◆ DATA PROVIDED
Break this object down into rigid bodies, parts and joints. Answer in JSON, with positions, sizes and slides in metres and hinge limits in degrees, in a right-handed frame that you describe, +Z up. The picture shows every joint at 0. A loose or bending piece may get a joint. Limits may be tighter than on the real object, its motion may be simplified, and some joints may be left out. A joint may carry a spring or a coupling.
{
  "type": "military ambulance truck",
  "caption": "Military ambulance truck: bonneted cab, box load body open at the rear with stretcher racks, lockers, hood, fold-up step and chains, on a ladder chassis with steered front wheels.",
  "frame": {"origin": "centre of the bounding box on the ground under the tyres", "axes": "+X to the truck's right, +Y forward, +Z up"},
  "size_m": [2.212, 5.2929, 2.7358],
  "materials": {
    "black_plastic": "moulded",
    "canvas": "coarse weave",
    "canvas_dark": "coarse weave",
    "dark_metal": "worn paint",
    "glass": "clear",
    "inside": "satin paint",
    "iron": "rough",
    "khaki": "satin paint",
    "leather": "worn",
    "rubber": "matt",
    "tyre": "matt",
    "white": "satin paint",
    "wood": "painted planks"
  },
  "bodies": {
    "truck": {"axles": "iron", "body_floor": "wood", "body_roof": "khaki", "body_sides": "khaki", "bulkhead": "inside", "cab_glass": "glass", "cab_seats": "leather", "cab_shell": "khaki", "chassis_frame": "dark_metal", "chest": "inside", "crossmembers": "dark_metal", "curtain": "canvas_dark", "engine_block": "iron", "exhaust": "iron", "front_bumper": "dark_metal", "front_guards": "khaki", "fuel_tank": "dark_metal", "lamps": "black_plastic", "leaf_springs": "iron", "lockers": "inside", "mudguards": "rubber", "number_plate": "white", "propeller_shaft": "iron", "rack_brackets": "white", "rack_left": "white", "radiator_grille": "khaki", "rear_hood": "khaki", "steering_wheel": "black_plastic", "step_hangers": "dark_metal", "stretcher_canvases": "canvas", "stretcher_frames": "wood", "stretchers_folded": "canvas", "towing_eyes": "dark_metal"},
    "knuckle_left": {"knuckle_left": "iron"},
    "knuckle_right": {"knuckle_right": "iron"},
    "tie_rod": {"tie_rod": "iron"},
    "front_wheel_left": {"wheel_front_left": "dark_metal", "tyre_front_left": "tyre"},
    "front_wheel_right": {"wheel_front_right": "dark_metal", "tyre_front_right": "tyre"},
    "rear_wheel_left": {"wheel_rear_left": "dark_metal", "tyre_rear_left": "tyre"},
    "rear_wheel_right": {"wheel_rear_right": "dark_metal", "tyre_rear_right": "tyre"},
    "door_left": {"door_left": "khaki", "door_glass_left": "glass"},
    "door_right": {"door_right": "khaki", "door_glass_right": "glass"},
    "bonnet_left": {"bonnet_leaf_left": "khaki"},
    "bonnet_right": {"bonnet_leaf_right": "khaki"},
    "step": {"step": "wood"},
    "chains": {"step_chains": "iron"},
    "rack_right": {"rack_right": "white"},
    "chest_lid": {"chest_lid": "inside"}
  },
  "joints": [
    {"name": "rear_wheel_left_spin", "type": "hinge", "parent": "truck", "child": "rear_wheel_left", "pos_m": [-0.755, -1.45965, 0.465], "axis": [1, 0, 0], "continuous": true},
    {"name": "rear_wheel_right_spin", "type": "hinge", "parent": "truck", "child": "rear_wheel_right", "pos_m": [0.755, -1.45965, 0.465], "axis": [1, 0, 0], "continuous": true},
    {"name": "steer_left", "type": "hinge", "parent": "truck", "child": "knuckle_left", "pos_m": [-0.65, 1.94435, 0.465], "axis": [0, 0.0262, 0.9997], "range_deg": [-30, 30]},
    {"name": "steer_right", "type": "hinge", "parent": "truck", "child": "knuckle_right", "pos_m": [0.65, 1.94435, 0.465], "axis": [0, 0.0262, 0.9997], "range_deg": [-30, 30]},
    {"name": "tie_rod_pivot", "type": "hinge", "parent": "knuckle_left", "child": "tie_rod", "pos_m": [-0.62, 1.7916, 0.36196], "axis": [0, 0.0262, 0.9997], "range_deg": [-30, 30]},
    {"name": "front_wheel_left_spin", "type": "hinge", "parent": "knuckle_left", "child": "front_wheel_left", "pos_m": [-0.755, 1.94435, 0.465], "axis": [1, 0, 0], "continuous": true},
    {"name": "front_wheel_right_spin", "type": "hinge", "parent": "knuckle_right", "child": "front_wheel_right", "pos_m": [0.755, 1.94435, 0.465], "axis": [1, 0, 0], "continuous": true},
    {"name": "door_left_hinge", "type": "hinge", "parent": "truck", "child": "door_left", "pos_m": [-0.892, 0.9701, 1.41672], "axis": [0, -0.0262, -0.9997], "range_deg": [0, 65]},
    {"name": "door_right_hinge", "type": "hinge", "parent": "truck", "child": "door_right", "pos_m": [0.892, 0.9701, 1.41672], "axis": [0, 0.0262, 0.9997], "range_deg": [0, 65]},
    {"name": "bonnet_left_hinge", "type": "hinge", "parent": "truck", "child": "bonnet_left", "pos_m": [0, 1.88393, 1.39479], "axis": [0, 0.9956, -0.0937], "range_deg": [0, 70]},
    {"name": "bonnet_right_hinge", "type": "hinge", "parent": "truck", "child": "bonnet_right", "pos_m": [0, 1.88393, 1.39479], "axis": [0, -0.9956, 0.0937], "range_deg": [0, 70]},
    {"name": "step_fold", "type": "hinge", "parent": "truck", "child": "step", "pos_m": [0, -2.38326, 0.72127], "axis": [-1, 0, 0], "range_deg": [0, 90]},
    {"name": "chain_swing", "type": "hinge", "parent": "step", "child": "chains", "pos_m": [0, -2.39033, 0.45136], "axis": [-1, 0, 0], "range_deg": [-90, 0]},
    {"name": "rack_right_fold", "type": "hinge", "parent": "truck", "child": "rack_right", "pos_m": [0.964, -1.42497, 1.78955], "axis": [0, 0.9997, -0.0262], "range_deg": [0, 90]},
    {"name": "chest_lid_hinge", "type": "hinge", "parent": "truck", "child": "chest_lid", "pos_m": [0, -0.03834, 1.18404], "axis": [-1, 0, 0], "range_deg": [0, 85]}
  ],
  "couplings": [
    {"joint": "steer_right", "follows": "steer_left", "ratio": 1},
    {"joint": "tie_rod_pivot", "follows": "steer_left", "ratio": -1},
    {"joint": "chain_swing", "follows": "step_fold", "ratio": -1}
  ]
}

◆ YOUR INSTRUCTIONS
Please output the entire listing exactly as it stands.

◆ ANSWER TO THE PROBLEM
Break this object down into rigid bodies, parts and joints. Answer in JSON, with positions, sizes and slides in metres and hinge limits in degrees, in a right-handed frame that you describe, +Z up. The picture shows every joint at 0. A loose or bending piece may get a joint. Limits may be tighter than on the real object, its motion may be simplified, and some joints may be left out. A joint may carry a spring or a coupling.
{
  "type": "military ambulance truck",
  "caption": "Military ambulance truck: bonneted cab, box load body open at the rear with stretcher racks, lockers, hood, fold-up step and chains, on a ladder chassis with steered front wheels.",
  "frame": {"origin": "centre of the bounding box on the ground under the tyres", "axes": "+X to the truck's right, +Y forward, +Z up"},
  "size_m": [2.212, 5.2929, 2.7358],
  "materials": {
    "black_plastic": "moulded",
    "canvas": "coarse weave",
    "canvas_dark": "coarse weave",
    "dark_metal": "worn paint",
    "glass": "clear",
    "inside": "satin paint",
    "iron": "rough",
    "khaki": "satin paint",
    "leather": "worn",
    "rubber": "matt",
    "tyre": "matt",
    "white": "satin paint",
    "wood": "painted planks"
  },
  "bodies": {
    "truck": {"axles": "iron", "body_floor": "wood", "body_roof": "khaki", "body_sides": "khaki", "bulkhead": "inside", "cab_glass": "glass", "cab_seats": "leather", "cab_shell": "khaki", "chassis_frame": "dark_metal", "chest": "inside", "crossmembers": "dark_metal", "curtain": "canvas_dark", "engine_block": "iron", "exhaust": "iron", "front_bumper": "dark_metal", "front_guards": "khaki", "fuel_tank": "dark_metal", "lamps": "black_plastic", "leaf_springs": "iron", "lockers": "inside", "mudguards": "rubber", "number_plate": "white", "propeller_shaft": "iron", "rack_brackets": "white", "rack_left": "white", "radiator_grille": "khaki", "rear_hood": "khaki", "steering_wheel": "black_plastic", "step_hangers": "dark_metal", "stretcher_canvases": "canvas", "stretcher_frames": "wood", "stretchers_folded": "canvas", "towing_eyes": "dark_metal"},
    "knuckle_left": {"knuckle_left": "iron"},
    "knuckle_right": {"knuckle_right": "iron"},
    "tie_rod": {"tie_rod": "iron"},
    "front_wheel_left": {"wheel_front_left": "dark_metal", "tyre_front_left": "tyre"},
    "front_wheel_right": {"wheel_front_right": "dark_metal", "tyre_front_right": "tyre"},
    "rear_wheel_left": {"wheel_rear_left": "dark_metal", "tyre_rear_left": "tyre"},
    "rear_wheel_right": {"wheel_rear_right": "dark_metal", "tyre_rear_right": "tyre"},
    "door_left": {"door_left": "khaki", "door_glass_left": "glass"},
    "door_right": {"door_right": "khaki", "door_glass_right": "glass"},
    "bonnet_left": {"bonnet_leaf_left": "khaki"},
    "bonnet_right": {"bonnet_leaf_right": "khaki"},
    "step": {"step": "wood"},
    "chains": {"step_chains": "iron"},
    "rack_right": {"rack_right": "white"},
    "chest_lid": {"chest_lid": "inside"}
  },
  "joints": [
    {"name": "rear_wheel_left_spin", "type": "hinge", "parent": "truck", "child": "rear_wheel_left", "pos_m": [-0.755, -1.45965, 0.465], "axis": [1, 0, 0], "continuous": true},
    {"name": "rear_wheel_right_spin", "type": "hinge", "parent": "truck", "child": "rear_wheel_right", "pos_m": [0.755, -1.45965, 0.465], "axis": [1, 0, 0], "continuous": true},
    {"name": "steer_left", "type": "hinge", "parent": "truck", "child": "knuckle_left", "pos_m": [-0.65, 1.94435, 0.465], "axis": [0, 0.0262, 0.9997], "range_deg": [-30, 30]},
    {"name": "steer_right", "type": "hinge", "parent": "truck", "child": "knuckle_right", "pos_m": [0.65, 1.94435, 0.465], "axis": [0, 0.0262, 0.9997], "range_deg": [-30, 30]},
    {"name": "tie_rod_pivot", "type": "hinge", "parent": "knuckle_left", "child": "tie_rod", "pos_m": [-0.62, 1.7916, 0.36196], "axis": [0, 0.0262, 0.9997], "range_deg": [-30, 30]},
    {"name": "front_wheel_left_spin", "type": "hinge", "parent": "knuckle_left", "child": "front_wheel_left", "pos_m": [-0.755, 1.94435, 0.465], "axis": [1, 0, 0], "continuous": true},
    {"name": "front_wheel_right_spin", "type": "hinge", "parent": "knuckle_right", "child": "front_wheel_right", "pos_m": [0.755, 1.94435, 0.465], "axis": [1, 0, 0], "continuous": true},
    {"name": "door_left_hinge", "type": "hinge", "parent": "truck", "child": "door_left", "pos_m": [-0.892, 0.9701, 1.41672], "axis": [0, -0.0262, -0.9997], "range_deg": [0, 65]},
    {"name": "door_right_hinge", "type": "hinge", "parent": "truck", "child": "door_right", "pos_m": [0.892, 0.9701, 1.41672], "axis": [0, 0.0262, 0.9997], "range_deg": [0, 65]},
    {"name": "bonnet_left_hinge", "type": "hinge", "parent": "truck", "child": "bonnet_left", "pos_m": [0, 1.88393, 1.39479], "axis": [0, 0.9956, -0.0937], "range_deg": [0, 70]},
    {"name": "bonnet_right_hinge", "type": "hinge", "parent": "truck", "child": "bonnet_right", "pos_m": [0, 1.88393, 1.39479], "axis": [0, -0.9956, 0.0937], "range_deg": [0, 70]},
    {"name": "step_fold", "type": "hinge", "parent": "truck", "child": "step", "pos_m": [0, -2.38326, 0.72127], "axis": [-1, 0, 0], "range_deg": [0, 90]},
    {"name": "chain_swing", "type": "hinge", "parent": "step", "child": "chains", "pos_m": [0, -2.39033, 0.45136], "axis": [-1, 0, 0], "range_deg": [-90, 0]},
    {"name": "rack_right_fold", "type": "hinge", "parent": "truck", "child": "rack_right", "pos_m": [0.964, -1.42497, 1.78955], "axis": [0, 0.9997, -0.0262], "range_deg": [0, 90]},
    {"name": "chest_lid_hinge", "type": "hinge", "parent": "truck", "child": "chest_lid", "pos_m": [0, -0.03834, 1.18404], "axis": [-1, 0, 0], "range_deg": [0, 85]}
  ],
  "couplings": [
    {"joint": "steer_right", "follows": "steer_left", "ratio": 1},
    {"joint": "tie_rod_pivot", "follows": "steer_left", "ratio": -1},
    {"joint": "chain_swing", "follows": "step_fold", "ratio": -1}
  ]
}